Patch works fine for me. I haven't been able to run the complete gmp testsuite under valgrind (some years ago, automake supported that with "make check TESTS_ENVIRONMENT=valgrind", but now that seems to only run the shell under valgrind, not the programs under test. Any hints on how to do that appreciated). But I've run the mini-gmp tests (which compares results computed by gmp and mini-gmp) under valgrind, and gmp's t-mul test program. Both fail without the patch, and succeeed after the patch is applied.
(In reply to jacobly.alt from comment #14) > I added mem,reg and reg,mem tests to test-amd64 [..] Great! Can you pls make the testcase diffs available?
(In reply to Niels Möller from comment #15) > But I've run the mini-gmp tests [..] Good, thanks. That's good enough for me. I'll land the fix.
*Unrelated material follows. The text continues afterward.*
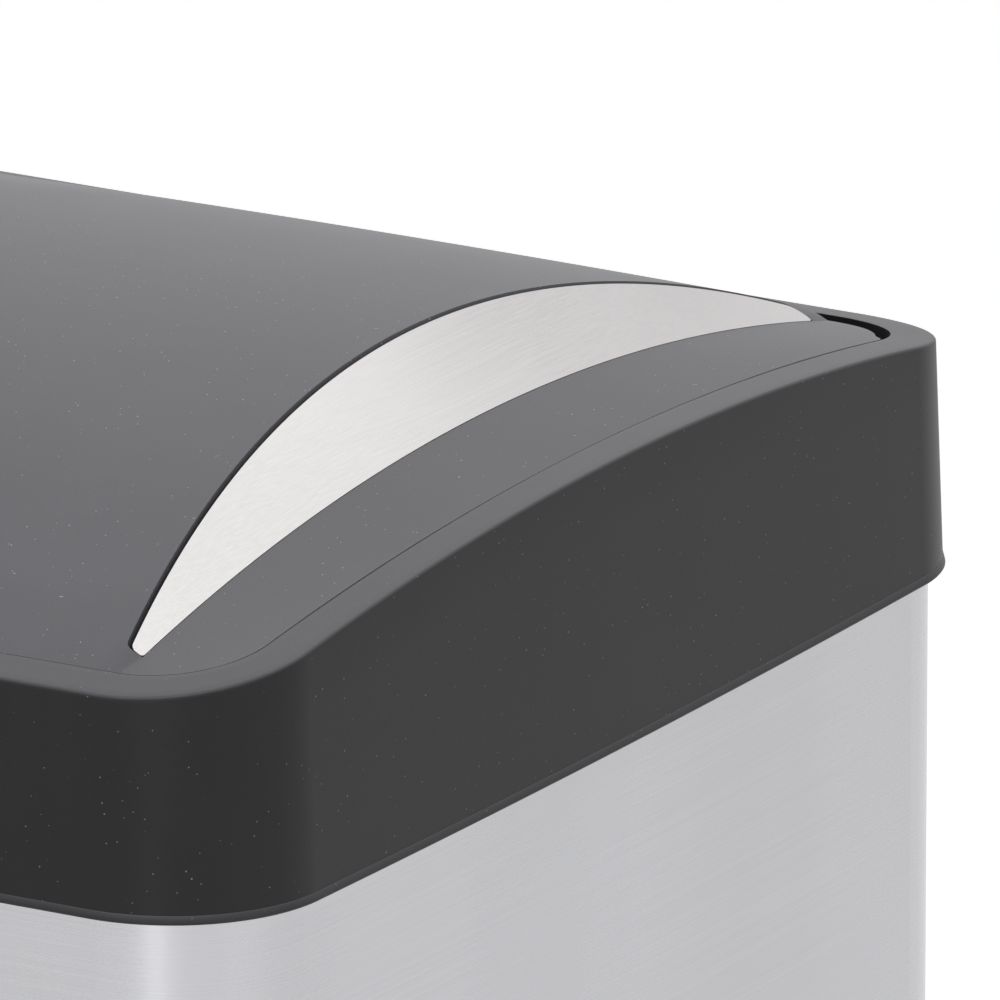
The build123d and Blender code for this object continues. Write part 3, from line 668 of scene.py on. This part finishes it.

Created attachment 110697 [details] Test mem variants of instructions in test-amd64. I think this triggers a latent bug in the test code with string instructions (I'm guessing due to the fact that assemblers will accept operands for them, but ignore them since there's only one possible encoding to output, which just happens to match up with how parameters are passed to functions), but it certainly tests more arithmetic code paths in VEX.
Fix committed, 6ae2edea014669d8082747f0f268e9404e0fd296.
(In reply to jacobly.alt from comment #18) > Created attachment 110697 [details] > Test mem variants of instructions in test-amd64. Is this a patch relative to the git trunk, or a revised version of the original test patch? I am unclear.
Created attachment 110721 [details] Test mem variants of instructions in test-amd64. Sorry, I had not noticed the switch to git. Here's a git patch against git trunk. The patch also includes the test changes from the bug 360415 patch which added tests for ad?x.